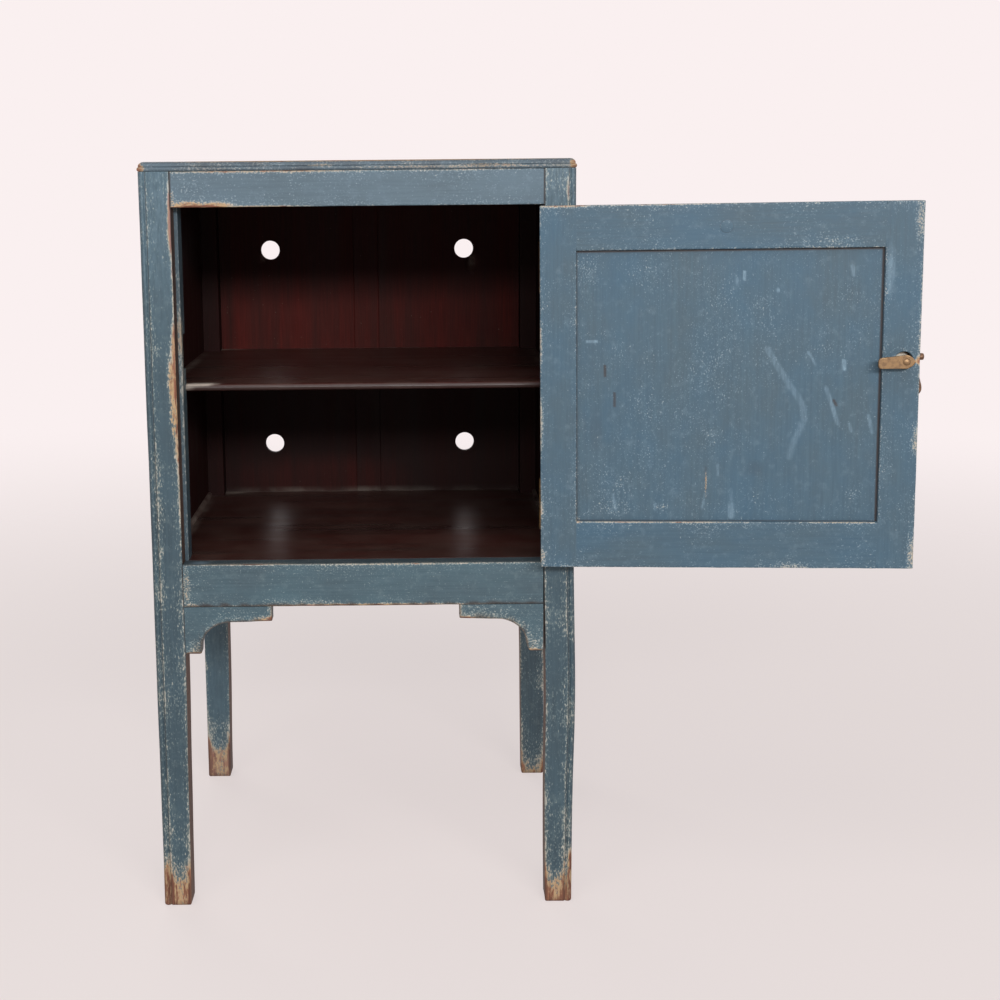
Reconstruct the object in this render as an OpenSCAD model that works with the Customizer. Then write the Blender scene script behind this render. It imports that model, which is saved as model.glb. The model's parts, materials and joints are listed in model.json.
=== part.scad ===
// Bedside pot cupboard: four square legs carry a small painted carcase with one
// shelf, a boarded back with four round vents, and a framed door on the right.
// Millimetres. The front faces -Y, +Z is up, and the origin is on the floor under
// the middle of the carcase. The door is drawn open; its pieces are laid out in
// the closed place and turned about the hinge line.

/* [Carcase] */
// Width over the legs
width = 430; // [415:1:450]
// Depth over the legs
depth = 400; // [370:1:430]
// Height of the whole cupboard
height = 774; // [760:1:800]
// Thickness of the moulded top
top_t = 9.5; // [8:0.5:12]
// Height of the cupboard floor above the room's floor
floor_z = 369; // [355:1:380]
// Height of the shelf's upper face above the room's floor
shelf_z = 549.5; // [545:0.5:555]

/* [Legs] */
// Side of each square leg
leg_side = 31; // [30:0.5:33]
// How much a leg narrows on each inner face, down at the foot
leg_taper = 3; // [0.5:0.5:6]
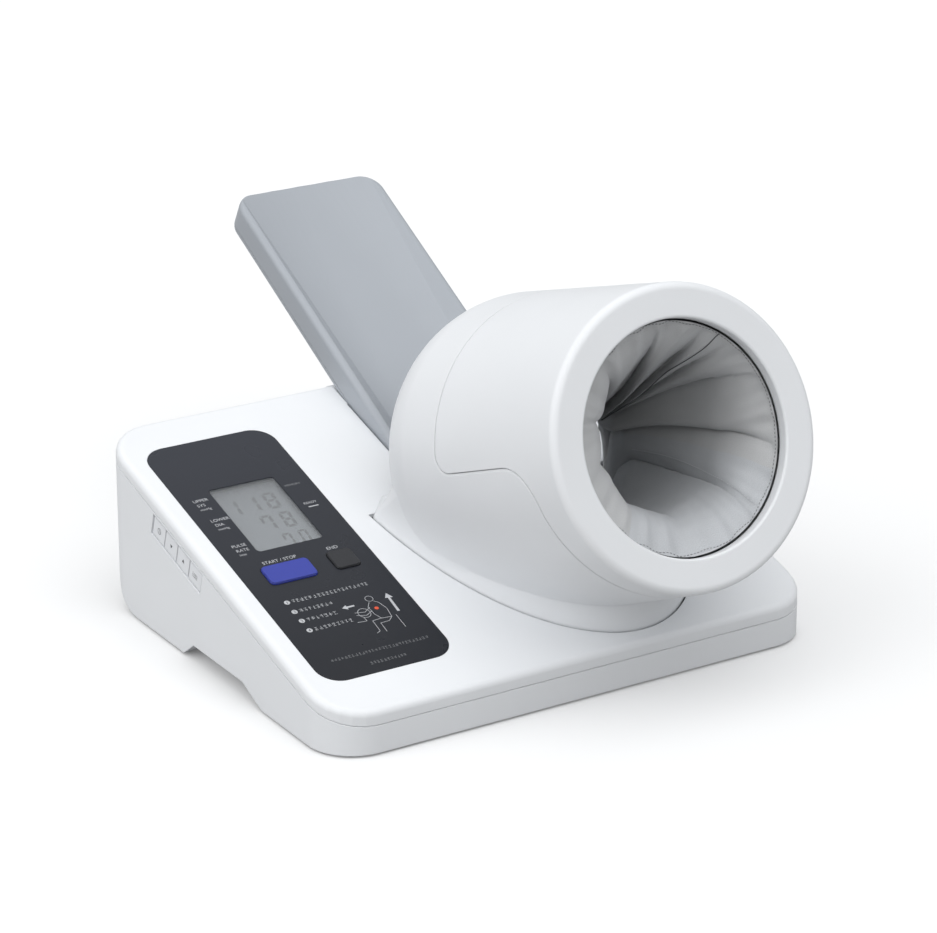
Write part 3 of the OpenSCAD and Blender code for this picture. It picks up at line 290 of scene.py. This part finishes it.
# ------------------------------------------------------------------ printing
class Print:
    """Flat printing on a face: polygons drawn in that face's own two directions, in millimetres."""

    def __init__(self, name, shade, body, slot, place):
        self.name, self.shade, self.body, self.slot, self.place = name, shade, body, slot, place
        self.mesh = bmesh.new()

    def poly(self, points):
        self.mesh.faces.new([self.mesh.verts.new(self.place(*p)) for p in points])

    def bar(self, x0, y0, x1, y1):
        self.poly([(x0, y0), (x1, y0), (x1, y1), (x0, y1)])

    def disc(self, x, y, r, n=28):
        angles = [2 * math.pi * i / n for i in range(n)]
        self.poly([(x + r * math.cos(a), y + r * math.sin(a)) for a in angles])

    def line(self, points, width=0.35):
        """A stroke along points, as one quad for each stretch with a round dot at each corner."""
        for a, b in zip(points, points[1:]):
            d = Vector((b[0] - a[0], b[1] - a[1]))
            if d.length < 1e-6:
                continue
            n = Vector((-d.y, d.x)).normalized() * width / 2
            self.poly([(a[0] - n.x, a[1] - n.y), (b[0] - n.x, b[1] - n.y),
                       (b[0] + n.x, b[1] + n.y), (a[0] + n.x, a[1] + n.y)])
        for p in points:
            self.disc(p[0], p[1], width / 2, 8)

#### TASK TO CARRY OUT
Set the lines down exactly, from the first line of the records to the line where "self.poly([(x + r" appears, with both ends kept.

#### EXERCISE ANSWER
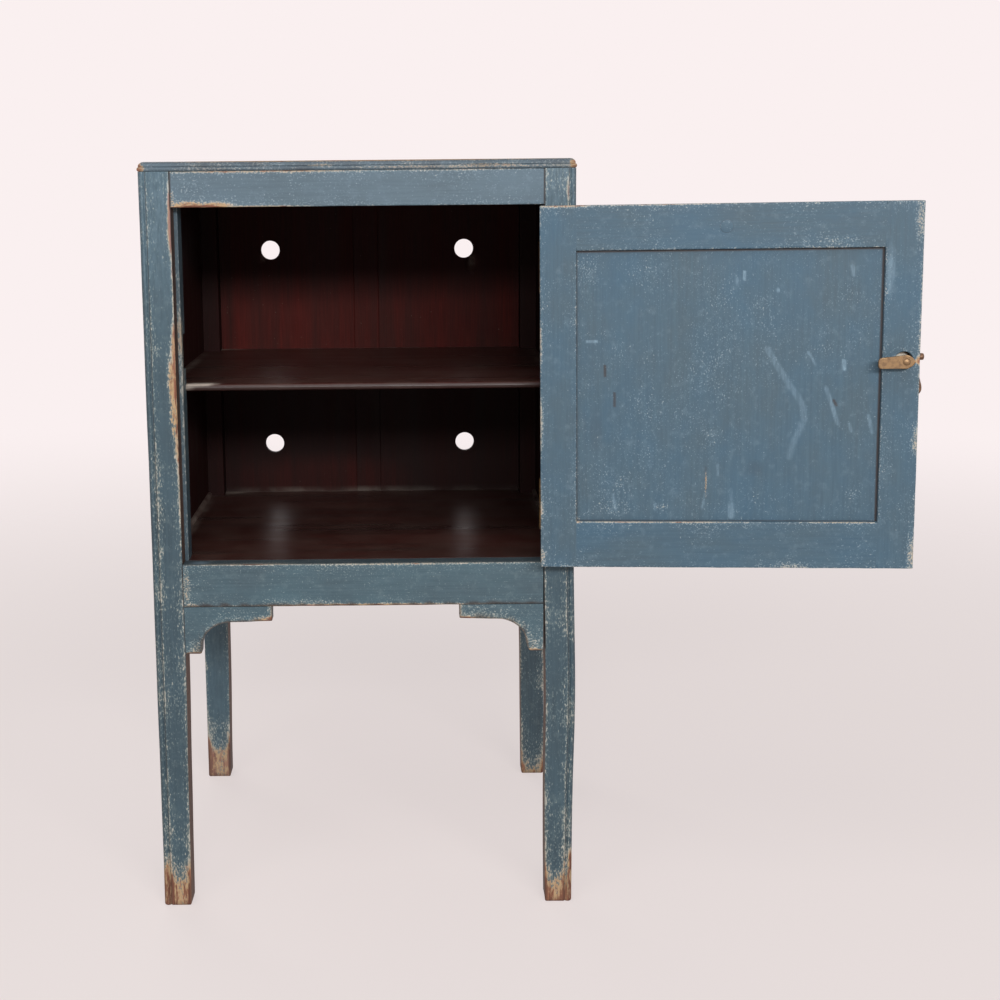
Reconstruct the object in this render as an OpenSCAD model that works with the Customizer. Then write the Blender scene script behind this render. It imports that model, which is saved as model.glb. The model's parts, materials and joints are listed in model.json.
=== part.scad ===
// Bedside pot cupboard: four square legs carry a small painted carcase with one
// shelf, a boarded back with four round vents, and a framed door on the right.
// Millimetres. The front faces -Y, +Z is up, and the origin is on the floor under
// the middle of the carcase. The door is drawn open; its pieces are laid out in
// the closed place and turned about the hinge line.

/* [Carcase] */
// Width over the legs
width = 430; // [415:1:450]
// Depth over the legs
depth = 400; // [370:1:430]
// Height of the whole cupboard
height = 774; // [760:1:800]
// Thickness of the moulded top
top_t = 9.5; // [8:0.5:12]
// Height of the cupboard floor above the room's floor
floor_z = 369; // [355:1:380]
// Height of the shelf's upper face above the room's floor
shelf_z = 549.5; // [545:0.5:555]

/* [Legs] */
// Side of each square leg
leg_side = 31; // [30:0.5:33]
// How much a leg narrows on each inner face, down at the foot
leg_taper = 3; // [0.5:0.5:6]
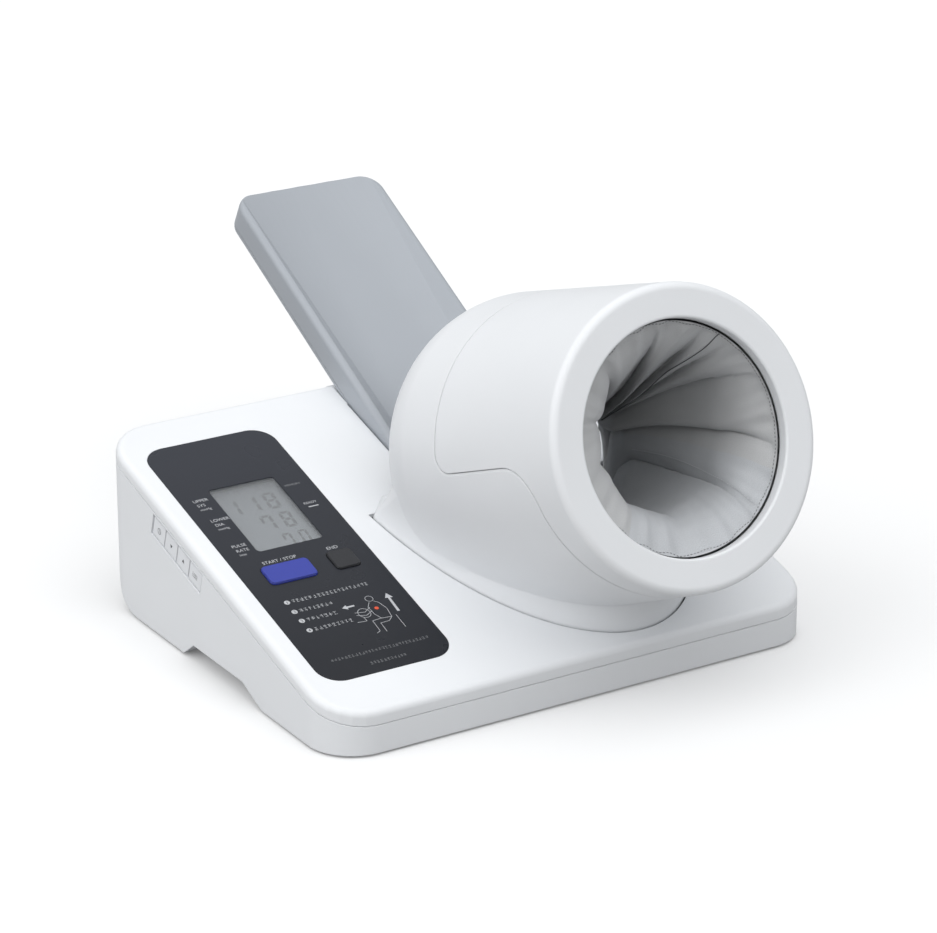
Write part 3 of the OpenSCAD and Blender code for this picture. It picks up at line 290 of scene.py. This part finishes it.
# ------------------------------------------------------------------ printing
class Print:
    """Flat printing on a face: polygons drawn in that face's own two directions, in millimetres."""

    def __init__(self, name, shade, body, slot, place):
        self.name, self.shade, self.body, self.slot, self.place = name, shade, body, slot, place
        self.mesh = bmesh.new()

    def poly(self, points):
        self.mesh.faces.new([self.mesh.verts.new(self.place(*p)) for p in points])

    def bar(self, x0, y0, x1, y1):
        self.poly([(x0, y0), (x1, y0), (x1, y1), (x0, y1)])

    def disc(self, x, y, r, n=28):
        angles = [2 * math.pi * i / n for i in range(n)]
        self.poly([(x + r * math.cos(a), y + r * math.sin(a)) for a in angles])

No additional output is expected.